*Task statement*.
Wherever the word "from" shows up in a line, please copy that line.

== Material provided ==

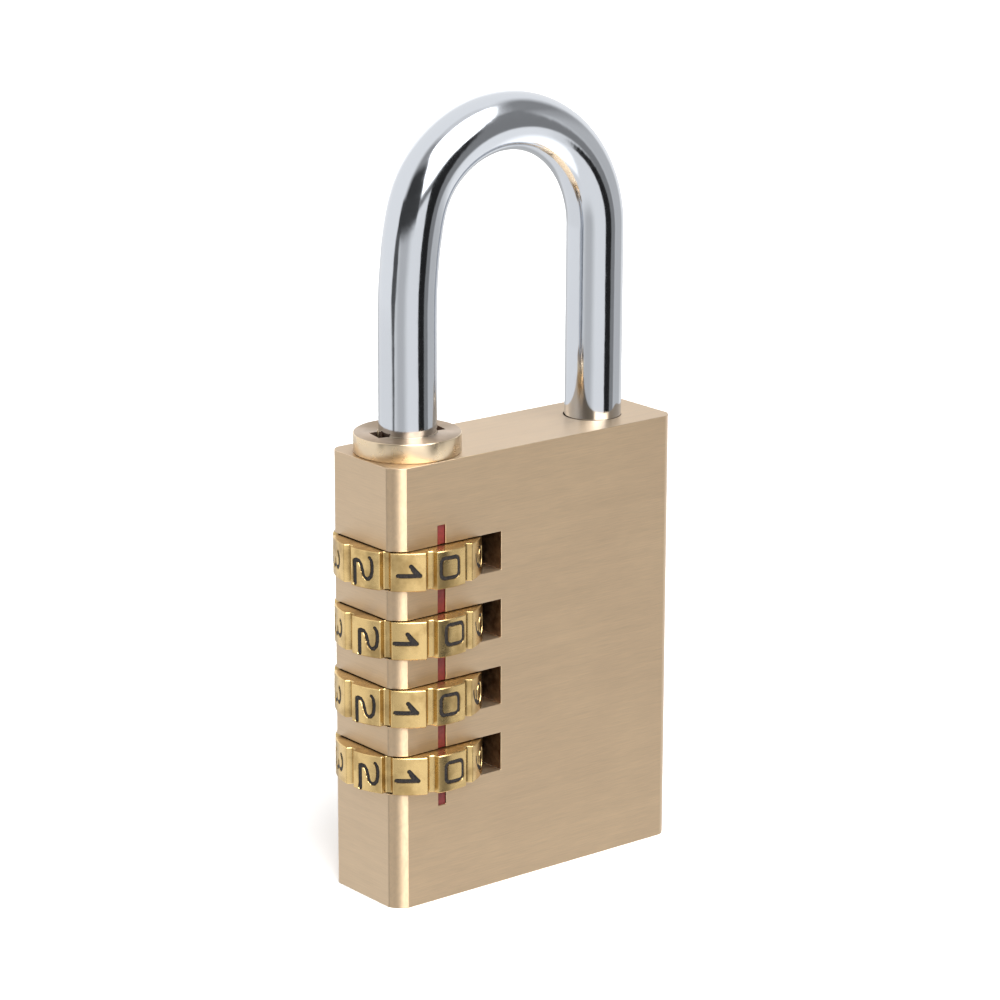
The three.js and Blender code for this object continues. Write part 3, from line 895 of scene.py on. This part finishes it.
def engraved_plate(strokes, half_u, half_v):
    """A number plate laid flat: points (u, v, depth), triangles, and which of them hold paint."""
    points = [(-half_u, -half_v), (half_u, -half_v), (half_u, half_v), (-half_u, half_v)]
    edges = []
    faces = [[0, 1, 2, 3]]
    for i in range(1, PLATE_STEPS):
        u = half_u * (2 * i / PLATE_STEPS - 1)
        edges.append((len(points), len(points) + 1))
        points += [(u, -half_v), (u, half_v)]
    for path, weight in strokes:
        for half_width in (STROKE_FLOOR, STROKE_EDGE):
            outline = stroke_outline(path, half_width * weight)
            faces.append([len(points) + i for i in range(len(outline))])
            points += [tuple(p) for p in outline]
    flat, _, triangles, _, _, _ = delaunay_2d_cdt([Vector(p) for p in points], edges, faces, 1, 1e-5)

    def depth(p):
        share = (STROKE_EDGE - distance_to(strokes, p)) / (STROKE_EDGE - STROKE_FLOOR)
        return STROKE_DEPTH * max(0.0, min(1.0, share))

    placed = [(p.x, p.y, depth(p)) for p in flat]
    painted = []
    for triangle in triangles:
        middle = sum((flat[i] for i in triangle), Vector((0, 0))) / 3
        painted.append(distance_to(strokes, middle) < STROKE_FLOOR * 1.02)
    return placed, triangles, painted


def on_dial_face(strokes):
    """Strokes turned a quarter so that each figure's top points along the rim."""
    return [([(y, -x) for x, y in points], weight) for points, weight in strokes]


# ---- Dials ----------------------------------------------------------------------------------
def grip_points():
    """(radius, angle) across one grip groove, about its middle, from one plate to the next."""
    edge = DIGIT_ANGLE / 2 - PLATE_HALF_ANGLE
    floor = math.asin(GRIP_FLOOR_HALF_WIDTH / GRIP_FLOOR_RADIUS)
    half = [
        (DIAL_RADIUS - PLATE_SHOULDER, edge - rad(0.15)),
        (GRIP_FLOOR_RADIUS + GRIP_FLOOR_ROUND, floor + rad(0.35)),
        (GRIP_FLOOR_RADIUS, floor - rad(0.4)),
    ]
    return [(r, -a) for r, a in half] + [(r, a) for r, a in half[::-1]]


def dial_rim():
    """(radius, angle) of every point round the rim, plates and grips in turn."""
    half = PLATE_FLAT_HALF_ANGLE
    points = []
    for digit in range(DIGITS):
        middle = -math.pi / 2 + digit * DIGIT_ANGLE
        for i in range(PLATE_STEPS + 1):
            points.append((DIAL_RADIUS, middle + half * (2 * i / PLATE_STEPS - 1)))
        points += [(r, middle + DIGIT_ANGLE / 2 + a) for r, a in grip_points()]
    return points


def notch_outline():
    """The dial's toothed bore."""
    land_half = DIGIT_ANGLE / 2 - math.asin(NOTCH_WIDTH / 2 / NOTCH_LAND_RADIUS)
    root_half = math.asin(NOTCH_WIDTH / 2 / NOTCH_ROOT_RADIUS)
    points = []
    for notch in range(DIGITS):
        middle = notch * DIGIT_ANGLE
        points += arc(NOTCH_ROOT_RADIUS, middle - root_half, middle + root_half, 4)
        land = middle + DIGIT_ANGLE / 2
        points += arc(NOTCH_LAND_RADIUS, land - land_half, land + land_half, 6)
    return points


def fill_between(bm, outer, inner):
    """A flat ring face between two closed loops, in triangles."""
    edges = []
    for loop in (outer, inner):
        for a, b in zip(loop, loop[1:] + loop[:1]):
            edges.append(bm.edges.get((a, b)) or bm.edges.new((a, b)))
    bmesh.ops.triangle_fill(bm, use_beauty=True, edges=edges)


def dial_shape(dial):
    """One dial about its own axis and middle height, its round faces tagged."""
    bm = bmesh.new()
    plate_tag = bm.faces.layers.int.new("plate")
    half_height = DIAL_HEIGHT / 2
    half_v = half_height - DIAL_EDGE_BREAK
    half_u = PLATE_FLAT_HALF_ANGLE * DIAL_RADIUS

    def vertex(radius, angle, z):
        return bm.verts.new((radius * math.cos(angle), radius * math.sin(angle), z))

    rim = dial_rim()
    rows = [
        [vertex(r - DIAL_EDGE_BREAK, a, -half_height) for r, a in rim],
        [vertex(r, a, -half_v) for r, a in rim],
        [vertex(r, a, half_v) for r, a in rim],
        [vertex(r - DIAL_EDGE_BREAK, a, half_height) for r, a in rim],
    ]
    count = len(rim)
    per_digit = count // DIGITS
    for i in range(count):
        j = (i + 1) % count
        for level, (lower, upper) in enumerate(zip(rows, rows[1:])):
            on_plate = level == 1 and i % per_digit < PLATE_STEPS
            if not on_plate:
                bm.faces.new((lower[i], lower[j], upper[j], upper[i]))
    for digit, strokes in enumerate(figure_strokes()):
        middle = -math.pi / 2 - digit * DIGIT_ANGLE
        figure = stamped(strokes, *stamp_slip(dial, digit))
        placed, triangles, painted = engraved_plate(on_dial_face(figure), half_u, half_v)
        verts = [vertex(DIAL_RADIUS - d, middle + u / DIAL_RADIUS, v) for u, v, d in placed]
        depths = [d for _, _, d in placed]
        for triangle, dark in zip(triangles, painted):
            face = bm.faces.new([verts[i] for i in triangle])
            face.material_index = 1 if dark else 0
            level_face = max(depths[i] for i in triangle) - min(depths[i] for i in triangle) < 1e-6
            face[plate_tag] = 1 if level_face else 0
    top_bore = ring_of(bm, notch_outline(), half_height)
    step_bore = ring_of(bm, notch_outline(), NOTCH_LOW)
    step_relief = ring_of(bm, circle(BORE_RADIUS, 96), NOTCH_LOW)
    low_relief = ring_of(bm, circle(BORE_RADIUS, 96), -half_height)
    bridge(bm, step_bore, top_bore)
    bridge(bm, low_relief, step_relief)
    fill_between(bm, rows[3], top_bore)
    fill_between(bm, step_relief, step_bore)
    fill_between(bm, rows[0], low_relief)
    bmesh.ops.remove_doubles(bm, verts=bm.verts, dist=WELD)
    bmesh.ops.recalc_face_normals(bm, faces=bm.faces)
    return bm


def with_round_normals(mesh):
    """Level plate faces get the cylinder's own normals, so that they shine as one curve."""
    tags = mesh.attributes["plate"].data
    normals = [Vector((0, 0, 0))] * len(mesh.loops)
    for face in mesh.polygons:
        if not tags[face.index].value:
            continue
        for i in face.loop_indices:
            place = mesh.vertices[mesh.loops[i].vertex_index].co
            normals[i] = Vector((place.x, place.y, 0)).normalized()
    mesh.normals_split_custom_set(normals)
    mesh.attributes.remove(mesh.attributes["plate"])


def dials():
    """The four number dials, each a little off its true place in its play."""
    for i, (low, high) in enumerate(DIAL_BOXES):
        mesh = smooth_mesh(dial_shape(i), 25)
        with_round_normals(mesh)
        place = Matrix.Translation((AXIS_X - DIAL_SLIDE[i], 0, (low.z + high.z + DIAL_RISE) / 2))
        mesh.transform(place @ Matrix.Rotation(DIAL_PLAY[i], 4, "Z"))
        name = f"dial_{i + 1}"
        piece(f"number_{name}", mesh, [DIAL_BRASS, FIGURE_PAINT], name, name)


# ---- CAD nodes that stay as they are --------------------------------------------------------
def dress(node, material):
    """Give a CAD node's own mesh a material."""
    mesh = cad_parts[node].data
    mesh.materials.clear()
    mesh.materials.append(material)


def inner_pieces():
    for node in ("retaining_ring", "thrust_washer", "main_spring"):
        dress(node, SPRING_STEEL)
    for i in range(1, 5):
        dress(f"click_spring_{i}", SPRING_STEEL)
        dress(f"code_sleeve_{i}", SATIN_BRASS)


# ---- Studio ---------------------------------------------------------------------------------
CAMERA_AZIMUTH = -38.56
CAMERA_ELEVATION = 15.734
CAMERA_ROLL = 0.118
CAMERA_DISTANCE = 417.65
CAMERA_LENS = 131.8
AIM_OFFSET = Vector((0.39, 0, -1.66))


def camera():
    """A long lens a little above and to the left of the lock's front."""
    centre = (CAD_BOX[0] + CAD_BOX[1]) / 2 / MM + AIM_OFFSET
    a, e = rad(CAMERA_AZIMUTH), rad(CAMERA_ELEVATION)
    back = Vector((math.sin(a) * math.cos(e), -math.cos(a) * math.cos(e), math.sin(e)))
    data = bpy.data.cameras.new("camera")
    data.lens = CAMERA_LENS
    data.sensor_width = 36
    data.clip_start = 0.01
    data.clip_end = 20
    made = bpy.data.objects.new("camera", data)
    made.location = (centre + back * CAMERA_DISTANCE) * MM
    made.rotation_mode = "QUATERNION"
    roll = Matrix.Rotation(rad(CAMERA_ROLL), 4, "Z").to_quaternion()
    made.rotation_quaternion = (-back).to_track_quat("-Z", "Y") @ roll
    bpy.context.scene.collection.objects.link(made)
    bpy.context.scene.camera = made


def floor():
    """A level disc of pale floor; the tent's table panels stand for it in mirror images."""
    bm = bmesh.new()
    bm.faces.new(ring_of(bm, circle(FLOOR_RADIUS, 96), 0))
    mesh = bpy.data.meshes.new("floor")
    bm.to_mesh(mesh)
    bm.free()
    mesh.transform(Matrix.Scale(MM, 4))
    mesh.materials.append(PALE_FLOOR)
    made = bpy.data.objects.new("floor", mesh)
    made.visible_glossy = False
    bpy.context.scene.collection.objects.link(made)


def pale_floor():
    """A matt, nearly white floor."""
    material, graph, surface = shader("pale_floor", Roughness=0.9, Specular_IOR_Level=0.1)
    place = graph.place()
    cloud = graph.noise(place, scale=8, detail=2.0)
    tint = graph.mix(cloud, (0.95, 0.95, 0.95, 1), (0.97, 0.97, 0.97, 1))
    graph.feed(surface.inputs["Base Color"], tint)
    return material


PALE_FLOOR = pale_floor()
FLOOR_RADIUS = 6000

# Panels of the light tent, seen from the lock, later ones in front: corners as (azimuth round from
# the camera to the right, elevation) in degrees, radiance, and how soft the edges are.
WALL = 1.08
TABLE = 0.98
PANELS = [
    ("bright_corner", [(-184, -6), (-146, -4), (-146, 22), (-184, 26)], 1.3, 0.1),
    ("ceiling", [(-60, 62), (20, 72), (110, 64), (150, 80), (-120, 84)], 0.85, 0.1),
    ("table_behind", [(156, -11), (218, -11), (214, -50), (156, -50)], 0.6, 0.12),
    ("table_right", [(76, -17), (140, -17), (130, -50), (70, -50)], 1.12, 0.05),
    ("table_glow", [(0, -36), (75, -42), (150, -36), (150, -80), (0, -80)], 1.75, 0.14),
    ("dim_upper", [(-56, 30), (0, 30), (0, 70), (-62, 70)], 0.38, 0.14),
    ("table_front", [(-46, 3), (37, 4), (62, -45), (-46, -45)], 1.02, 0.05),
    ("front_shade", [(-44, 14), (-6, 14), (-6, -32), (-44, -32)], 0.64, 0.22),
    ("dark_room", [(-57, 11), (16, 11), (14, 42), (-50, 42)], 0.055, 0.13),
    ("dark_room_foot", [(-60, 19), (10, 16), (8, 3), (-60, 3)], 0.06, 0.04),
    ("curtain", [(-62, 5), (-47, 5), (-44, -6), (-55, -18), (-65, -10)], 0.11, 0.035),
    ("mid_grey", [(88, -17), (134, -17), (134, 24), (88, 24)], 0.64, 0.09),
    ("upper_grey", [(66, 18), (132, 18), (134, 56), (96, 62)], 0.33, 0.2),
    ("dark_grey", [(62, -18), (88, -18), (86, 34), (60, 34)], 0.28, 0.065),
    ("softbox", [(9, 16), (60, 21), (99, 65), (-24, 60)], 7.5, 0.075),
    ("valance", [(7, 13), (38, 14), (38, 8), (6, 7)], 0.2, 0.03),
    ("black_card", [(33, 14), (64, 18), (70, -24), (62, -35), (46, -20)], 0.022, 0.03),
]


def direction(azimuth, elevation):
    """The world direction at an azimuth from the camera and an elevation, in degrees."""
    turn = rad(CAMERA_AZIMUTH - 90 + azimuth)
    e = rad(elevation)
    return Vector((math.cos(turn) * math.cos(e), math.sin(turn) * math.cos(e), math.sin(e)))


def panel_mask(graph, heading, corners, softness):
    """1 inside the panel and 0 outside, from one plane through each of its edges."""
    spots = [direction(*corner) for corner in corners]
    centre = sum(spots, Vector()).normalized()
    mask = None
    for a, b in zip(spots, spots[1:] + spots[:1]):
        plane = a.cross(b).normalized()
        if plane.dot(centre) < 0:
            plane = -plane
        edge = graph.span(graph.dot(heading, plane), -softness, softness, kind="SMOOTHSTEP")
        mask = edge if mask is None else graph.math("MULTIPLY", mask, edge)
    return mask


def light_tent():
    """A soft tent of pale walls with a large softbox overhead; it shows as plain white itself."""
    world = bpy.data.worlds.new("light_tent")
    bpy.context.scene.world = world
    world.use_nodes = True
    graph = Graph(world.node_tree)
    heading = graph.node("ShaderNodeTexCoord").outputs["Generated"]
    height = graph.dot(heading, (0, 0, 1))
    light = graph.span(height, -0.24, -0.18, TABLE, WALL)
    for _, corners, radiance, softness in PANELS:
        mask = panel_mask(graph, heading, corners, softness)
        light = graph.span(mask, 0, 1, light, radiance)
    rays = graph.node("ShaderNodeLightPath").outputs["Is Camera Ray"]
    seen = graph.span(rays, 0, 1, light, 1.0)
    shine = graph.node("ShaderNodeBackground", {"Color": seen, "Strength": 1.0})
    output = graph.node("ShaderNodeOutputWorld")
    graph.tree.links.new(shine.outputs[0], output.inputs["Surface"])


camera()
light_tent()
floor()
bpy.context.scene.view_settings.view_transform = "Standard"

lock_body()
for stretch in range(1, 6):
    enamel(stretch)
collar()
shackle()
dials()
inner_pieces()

===

*Exercise response*.
The three.js and Blender code for this object continues. Write part 3, from line 895 of scene.py on. This part finishes it.
    """(radius, angle) across one grip groove, about its middle, from one plate to the next."""
# Panels of the light tent, seen from the lock, later ones in front: corners as (azimuth round from
    """The world direction at an azimuth from the camera and an elevation, in degrees."""
    """1 inside the panel and 0 outside, from one plane through each of its edges."""